What will the Bank of England do about inflation?
There is no magic wand, and there are limits on what the central bank can do.
The only real monetary policy that can be used is raising interest rates. But seeing as the current base rate is 0.1%, the only way is up anyway. So it’s not really a surprise that the Bank of England is hinting at raising interest rates, but it may end up raising them sooner than expected.
How will raising interest rates impact your finances?
This is the important part of all this. A rise in interest rates could end up having a direct impact on your daily life.
Here are some of the different ways you may be affected by inflation leading to a rise in rates:
- Your mortgage payments may increase depending on the type of mortgage you have
- Higher interest rates may become available for savings accounts
- The returns on your investment portfolio may be lower
- You may have to pay a higher level of interest on your credit card
- Economic growth may slow, which can lead to fewer job opportunities
How can you best prepare for higher interest rates?
What happens at the central bank to curb inflation will be out of your control.

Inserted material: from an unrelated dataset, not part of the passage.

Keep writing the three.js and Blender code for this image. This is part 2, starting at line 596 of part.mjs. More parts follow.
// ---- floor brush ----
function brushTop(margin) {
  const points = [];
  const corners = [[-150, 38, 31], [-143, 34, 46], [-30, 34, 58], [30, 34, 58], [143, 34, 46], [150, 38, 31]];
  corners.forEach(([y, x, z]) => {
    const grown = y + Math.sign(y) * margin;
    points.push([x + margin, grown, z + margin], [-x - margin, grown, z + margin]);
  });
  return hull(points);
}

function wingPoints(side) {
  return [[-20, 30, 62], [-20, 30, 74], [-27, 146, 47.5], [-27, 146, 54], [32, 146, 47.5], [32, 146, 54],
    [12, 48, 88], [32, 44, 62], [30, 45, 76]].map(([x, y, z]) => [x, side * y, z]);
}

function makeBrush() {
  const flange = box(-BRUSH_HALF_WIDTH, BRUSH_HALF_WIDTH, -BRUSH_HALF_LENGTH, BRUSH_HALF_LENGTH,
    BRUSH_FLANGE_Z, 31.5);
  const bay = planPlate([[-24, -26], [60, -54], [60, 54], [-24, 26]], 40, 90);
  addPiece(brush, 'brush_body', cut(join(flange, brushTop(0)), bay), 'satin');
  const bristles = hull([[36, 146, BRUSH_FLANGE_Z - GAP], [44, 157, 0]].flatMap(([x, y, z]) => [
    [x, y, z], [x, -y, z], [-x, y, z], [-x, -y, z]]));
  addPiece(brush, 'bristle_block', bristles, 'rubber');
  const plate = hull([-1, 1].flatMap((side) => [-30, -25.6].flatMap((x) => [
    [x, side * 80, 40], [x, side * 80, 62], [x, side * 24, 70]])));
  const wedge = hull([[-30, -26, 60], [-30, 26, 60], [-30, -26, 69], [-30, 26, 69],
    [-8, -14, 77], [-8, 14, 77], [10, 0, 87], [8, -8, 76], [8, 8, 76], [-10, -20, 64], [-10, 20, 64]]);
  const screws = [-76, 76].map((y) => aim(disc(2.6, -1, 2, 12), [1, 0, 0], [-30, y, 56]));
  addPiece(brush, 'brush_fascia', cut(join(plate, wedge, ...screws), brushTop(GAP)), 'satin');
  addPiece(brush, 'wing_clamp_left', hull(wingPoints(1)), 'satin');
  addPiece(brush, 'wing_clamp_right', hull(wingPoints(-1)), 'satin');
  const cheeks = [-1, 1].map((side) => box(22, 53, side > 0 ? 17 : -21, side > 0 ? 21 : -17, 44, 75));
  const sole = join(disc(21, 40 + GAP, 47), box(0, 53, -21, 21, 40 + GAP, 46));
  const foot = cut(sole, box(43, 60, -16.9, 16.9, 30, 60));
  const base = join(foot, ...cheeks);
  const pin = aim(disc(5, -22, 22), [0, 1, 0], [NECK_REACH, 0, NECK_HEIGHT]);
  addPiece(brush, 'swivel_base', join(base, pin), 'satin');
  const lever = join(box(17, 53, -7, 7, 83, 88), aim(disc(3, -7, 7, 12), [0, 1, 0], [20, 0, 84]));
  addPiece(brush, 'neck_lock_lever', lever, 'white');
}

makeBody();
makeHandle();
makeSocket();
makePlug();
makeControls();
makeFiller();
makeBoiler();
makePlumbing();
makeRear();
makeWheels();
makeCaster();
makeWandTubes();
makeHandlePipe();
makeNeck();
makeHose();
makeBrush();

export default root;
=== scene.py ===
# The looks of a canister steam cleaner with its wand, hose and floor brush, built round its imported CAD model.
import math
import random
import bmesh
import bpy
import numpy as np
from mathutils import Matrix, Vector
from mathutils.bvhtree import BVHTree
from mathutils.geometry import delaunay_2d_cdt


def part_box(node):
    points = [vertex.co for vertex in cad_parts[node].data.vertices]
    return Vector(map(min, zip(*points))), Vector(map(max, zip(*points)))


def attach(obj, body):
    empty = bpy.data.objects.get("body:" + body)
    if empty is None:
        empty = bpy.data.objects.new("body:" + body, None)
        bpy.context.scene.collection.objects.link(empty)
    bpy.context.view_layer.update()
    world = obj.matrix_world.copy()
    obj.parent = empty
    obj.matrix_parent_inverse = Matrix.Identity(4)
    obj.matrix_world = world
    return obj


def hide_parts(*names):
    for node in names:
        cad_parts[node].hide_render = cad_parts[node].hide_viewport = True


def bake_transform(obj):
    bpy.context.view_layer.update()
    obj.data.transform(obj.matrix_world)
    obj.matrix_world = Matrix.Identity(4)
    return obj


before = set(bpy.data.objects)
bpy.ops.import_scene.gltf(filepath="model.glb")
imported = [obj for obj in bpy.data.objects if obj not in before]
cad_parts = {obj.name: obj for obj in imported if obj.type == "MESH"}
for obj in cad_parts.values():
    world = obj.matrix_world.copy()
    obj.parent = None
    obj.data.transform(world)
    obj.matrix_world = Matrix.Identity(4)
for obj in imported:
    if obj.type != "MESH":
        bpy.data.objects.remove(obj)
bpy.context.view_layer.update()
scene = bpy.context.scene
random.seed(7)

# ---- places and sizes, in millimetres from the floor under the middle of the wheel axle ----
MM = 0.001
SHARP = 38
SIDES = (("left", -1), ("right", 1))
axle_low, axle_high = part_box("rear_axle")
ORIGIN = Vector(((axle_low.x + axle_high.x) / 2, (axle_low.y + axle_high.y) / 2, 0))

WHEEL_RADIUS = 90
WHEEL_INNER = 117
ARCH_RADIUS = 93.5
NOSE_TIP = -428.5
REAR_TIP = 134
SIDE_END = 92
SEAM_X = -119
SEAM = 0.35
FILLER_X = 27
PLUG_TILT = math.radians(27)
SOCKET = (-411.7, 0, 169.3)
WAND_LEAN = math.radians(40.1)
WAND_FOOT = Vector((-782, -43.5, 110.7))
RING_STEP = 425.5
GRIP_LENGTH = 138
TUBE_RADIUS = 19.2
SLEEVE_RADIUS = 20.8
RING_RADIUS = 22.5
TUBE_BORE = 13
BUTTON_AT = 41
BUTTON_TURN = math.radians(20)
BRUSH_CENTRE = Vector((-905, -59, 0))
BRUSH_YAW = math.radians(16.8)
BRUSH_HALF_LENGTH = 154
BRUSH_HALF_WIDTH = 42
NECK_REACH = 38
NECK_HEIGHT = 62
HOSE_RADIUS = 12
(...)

But there are some steps you can take to make sure your finances are in good shape:
- Consider a fixed-rate mortgage so that you have more clarity on your monthly payments.
- Hold off on locking your savings away at a low rate as better deals may be on the horizon.
- Make sure your investment portfolio is diversified by buying shares and assets from a range of different areas and industries.
- If you need one, try and lock in a decent 0% purchase credit card or look at a balance transfer card to reduce how much you have to pay back.
- Consider learning new skills or starting a side hustle to bring in more income from different sources.